The hectic action on-screen is at odds with the measured, subtle gracefulness with which the game controller must be handled.
Force won't work. While these are space battles that can be over in a flash, my spaceship drifts, spins and dances as if in a weightlessness vacuum. The challenge: To read the game, one must try to view it in slow motion and adjust accordingly. Tap rather than press. Lean rather than direct.
After spending three days with the game, "Galak-Z's" vintage, outer-space vernacular remains something of a mystery. It was more than a day before I could confidently take down what the game refers to as "bugs" — seemingly robot-like space creatures — but "Galak-Z's" language was starting to come into view.
With each bumpy, floating journey through an asteroid field, more strategies took shape. When a space monster shot out of a crater to gobble up an enemy rather than the faithful player-controlled hero, A-Tak, whole new lines of attack suddenly revealed themselves.
Thus, this familiar-but-alien universe, one modeled after late 1970s and early '80s cartoons, gradually started to feel not so foreign. The key to early success in "Galak-Z" — I won't pretend that I've come close to finishing it — is simple: slow down.
It's advice that is at odds with the urgency of the game. Die once, and more or less all is lost. You will start at the beginning of the most recent "season" you accomplished. Each season — the game is modeled like a television series — is five episodes.

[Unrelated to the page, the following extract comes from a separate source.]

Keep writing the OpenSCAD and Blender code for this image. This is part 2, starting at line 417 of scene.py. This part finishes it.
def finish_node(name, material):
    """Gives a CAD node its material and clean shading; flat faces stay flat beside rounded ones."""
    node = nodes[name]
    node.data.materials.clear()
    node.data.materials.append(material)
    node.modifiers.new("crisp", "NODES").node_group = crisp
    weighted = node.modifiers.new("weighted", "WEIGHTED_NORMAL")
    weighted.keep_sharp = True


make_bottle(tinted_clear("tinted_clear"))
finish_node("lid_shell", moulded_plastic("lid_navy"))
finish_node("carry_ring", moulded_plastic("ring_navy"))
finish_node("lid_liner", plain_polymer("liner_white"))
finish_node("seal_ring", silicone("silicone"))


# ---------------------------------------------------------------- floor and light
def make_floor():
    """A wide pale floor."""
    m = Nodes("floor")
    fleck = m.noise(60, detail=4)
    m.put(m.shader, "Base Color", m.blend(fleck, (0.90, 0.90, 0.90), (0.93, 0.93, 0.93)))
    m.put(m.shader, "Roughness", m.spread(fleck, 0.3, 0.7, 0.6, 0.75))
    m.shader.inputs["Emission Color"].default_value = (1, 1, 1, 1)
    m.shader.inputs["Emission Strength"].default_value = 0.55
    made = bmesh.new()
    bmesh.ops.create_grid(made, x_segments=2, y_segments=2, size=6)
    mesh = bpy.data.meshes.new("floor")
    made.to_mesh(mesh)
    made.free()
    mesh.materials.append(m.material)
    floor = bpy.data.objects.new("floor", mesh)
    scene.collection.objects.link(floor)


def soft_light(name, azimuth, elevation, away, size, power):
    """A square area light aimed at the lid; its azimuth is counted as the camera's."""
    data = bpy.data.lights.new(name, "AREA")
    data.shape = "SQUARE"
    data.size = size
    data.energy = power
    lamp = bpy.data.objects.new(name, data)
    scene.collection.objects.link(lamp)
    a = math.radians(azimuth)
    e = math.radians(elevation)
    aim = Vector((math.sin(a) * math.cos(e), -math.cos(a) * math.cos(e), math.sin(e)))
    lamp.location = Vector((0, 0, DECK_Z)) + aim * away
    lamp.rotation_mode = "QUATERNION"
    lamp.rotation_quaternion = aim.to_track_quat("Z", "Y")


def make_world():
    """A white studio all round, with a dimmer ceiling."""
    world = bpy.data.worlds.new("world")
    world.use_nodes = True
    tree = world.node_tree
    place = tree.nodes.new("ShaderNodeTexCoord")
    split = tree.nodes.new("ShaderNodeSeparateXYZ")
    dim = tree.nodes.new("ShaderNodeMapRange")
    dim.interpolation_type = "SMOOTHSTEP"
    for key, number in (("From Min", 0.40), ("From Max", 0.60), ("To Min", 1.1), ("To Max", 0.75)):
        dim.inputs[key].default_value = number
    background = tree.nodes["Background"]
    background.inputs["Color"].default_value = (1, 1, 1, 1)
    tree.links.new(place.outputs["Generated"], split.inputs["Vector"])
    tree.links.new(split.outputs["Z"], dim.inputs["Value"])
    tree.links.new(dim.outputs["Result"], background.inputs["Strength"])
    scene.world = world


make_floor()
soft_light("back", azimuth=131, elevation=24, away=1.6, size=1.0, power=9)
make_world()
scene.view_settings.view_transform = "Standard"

An hour or two of progress can be lost in a second, and yet with each failure "Galak-Z" constantly informs the player that there are more paths to victory. Maybe, for instance, don't always shoot. Maybe I could lure the bugs closer to my enemies. Maybe I can twirl around luminescent rocks until I've led various space factions into a war with each other, allowing myself swift escape.
A swift escape into more bugs. Maybe I could try to trick the bugs into jettisoning into the aforementioned must-avoid space lava.

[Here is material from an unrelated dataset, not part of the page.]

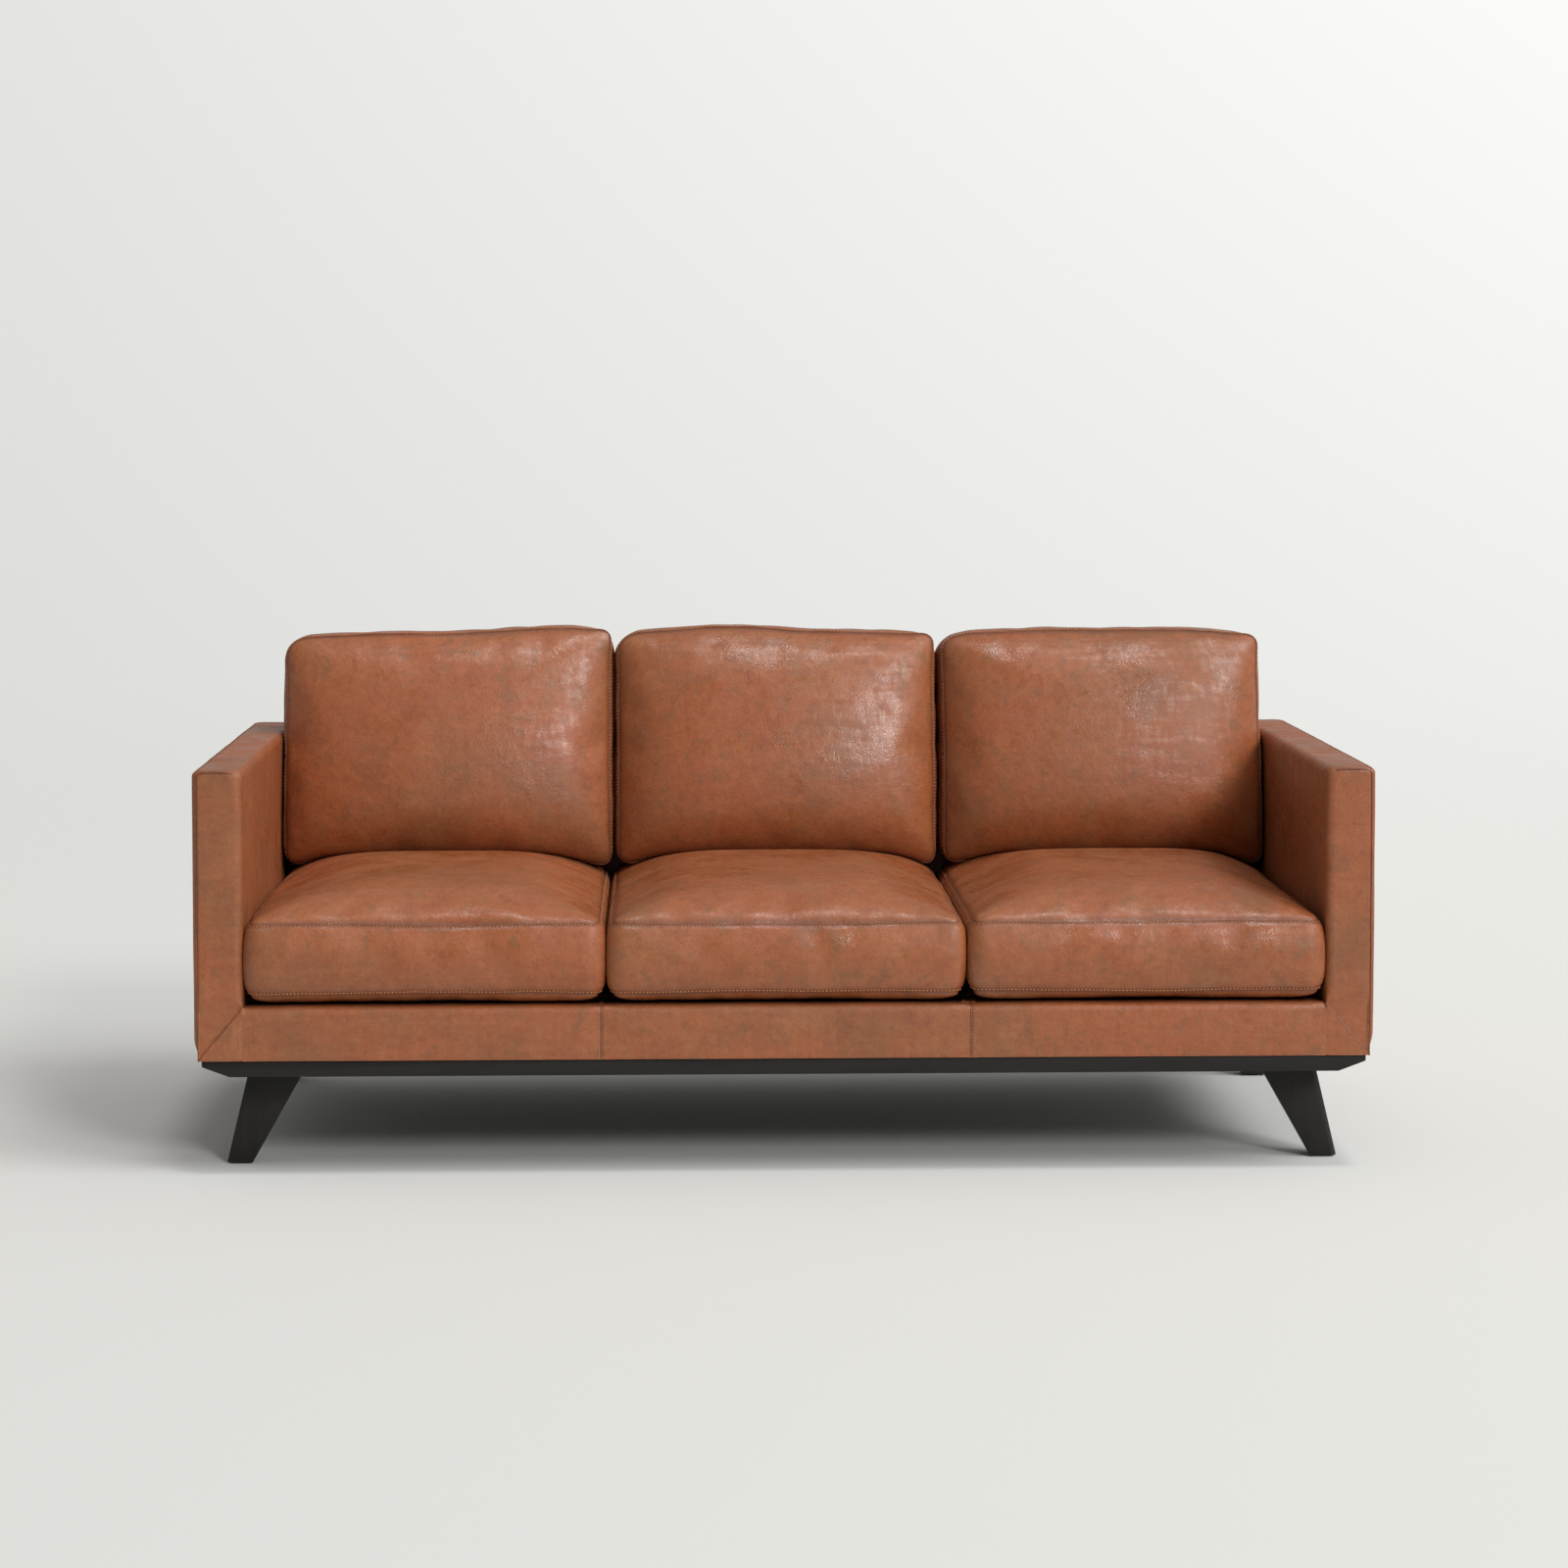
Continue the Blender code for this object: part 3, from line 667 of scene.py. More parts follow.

Or maybe I could in fact simply try to gun it out, boosting my ship's power just when the metal-ish claws of the bug spring forth and then firing lasers to keep the bug at bay. There will, if all goes according to plan, be yellow bug guts.
There were probably other paths, but they likely wouldn't go according to plan and the outcome would most definitely be the same: death.

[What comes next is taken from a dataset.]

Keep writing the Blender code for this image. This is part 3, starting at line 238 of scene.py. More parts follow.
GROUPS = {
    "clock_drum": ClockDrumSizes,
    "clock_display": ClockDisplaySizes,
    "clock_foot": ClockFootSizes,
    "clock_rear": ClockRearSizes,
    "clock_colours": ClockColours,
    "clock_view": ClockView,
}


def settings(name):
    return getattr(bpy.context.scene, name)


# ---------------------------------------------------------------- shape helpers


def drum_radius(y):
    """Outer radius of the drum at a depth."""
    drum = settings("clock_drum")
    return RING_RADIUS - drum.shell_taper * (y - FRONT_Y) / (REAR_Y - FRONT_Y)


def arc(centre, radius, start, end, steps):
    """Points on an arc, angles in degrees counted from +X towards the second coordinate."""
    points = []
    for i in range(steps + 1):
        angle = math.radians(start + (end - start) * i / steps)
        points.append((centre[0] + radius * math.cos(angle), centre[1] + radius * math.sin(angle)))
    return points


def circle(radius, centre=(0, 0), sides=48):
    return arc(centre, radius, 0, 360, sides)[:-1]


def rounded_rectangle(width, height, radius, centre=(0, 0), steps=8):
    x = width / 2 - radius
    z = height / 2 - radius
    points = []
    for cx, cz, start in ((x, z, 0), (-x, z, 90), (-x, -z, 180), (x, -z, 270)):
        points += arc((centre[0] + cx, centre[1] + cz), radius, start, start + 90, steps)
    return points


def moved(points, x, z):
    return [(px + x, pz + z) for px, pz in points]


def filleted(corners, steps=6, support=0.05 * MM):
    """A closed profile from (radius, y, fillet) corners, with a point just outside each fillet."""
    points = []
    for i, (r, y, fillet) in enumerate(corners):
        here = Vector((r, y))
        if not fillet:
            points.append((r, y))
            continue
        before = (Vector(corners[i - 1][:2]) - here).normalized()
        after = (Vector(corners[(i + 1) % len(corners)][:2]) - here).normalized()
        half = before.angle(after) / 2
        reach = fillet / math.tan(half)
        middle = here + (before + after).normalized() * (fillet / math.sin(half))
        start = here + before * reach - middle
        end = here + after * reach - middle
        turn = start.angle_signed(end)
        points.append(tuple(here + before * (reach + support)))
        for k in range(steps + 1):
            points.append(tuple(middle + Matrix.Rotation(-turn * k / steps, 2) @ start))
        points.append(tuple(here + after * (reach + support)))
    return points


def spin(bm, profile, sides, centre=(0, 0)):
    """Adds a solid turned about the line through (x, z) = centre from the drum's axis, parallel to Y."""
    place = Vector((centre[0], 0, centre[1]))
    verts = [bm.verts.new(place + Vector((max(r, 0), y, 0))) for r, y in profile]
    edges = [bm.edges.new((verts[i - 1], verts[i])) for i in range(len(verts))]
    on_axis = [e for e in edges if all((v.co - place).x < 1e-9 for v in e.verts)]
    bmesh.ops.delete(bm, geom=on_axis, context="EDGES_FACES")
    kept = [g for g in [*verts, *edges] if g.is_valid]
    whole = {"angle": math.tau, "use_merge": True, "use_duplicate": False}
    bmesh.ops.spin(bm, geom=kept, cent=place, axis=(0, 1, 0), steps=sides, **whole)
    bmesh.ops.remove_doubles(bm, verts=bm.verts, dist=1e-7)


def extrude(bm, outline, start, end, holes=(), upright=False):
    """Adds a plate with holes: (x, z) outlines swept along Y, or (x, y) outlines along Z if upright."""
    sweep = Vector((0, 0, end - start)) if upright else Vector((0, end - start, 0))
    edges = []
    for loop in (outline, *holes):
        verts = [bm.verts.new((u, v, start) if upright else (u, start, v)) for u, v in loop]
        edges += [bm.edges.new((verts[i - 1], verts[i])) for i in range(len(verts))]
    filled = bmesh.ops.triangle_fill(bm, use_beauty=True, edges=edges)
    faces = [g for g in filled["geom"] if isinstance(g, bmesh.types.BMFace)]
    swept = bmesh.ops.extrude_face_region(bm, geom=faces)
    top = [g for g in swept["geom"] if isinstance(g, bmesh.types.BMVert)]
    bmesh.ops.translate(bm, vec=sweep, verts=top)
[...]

Learning the language of a new game is part of the puzzle, but it can also be overwhelming, as I discovered the first time — nay, the first dozen times — "Galak-Z" asked me to obliterate 40-plus bugs.
This is excruciatingly tough. "Bloodborne," earlier this year, left me scarred and scared. Ten hours, a few things killed, and that was it for me. The game won. White flag. "Galak-Z," I'm not throwing in the towel yet. It's tricky, but it goes out of its way to temper the frustration.
Maybe it's the lighthearted tone. Maybe it's the fact that, at first, "Galak-Z" looks just a tad like a modern take on "Asteroids." I know where this is going, you think. Blast blast blast blast blast. Dead.
A few suicide runs later and, no, you don't know where this is going, but by then it's too late.
There's just enough retro-appeal for the game to feel accessible rather than daunting, mystifying rather than nostalgic. Our excited hero, A-Tak, charms with his "Speed Racer" style. The characters he meets have their own flair — a reggae-loving, mostly trustworthy mechanic, or a seen-it-all-before combat veteran who gives A-Tak his missions. Her humorous lack of faith reassures by conveying there's nothing left to lose, even when A-Tak's ship unexpectedly transforms into a giant, more powerful robot.
But I'm mostly sticking around for the drift. "Galak-Z," developed by Seattle-born 17-Bit, which previously released the well-received strategy title "Skulls of the Shogun," wants you to get lost in space rather than rocket through it.
Eight to 10 hours in, and I think I'm starting to speak "Galak-Z's" language: Death will come suddenly, so maybe don't waste a lifetime fighting it.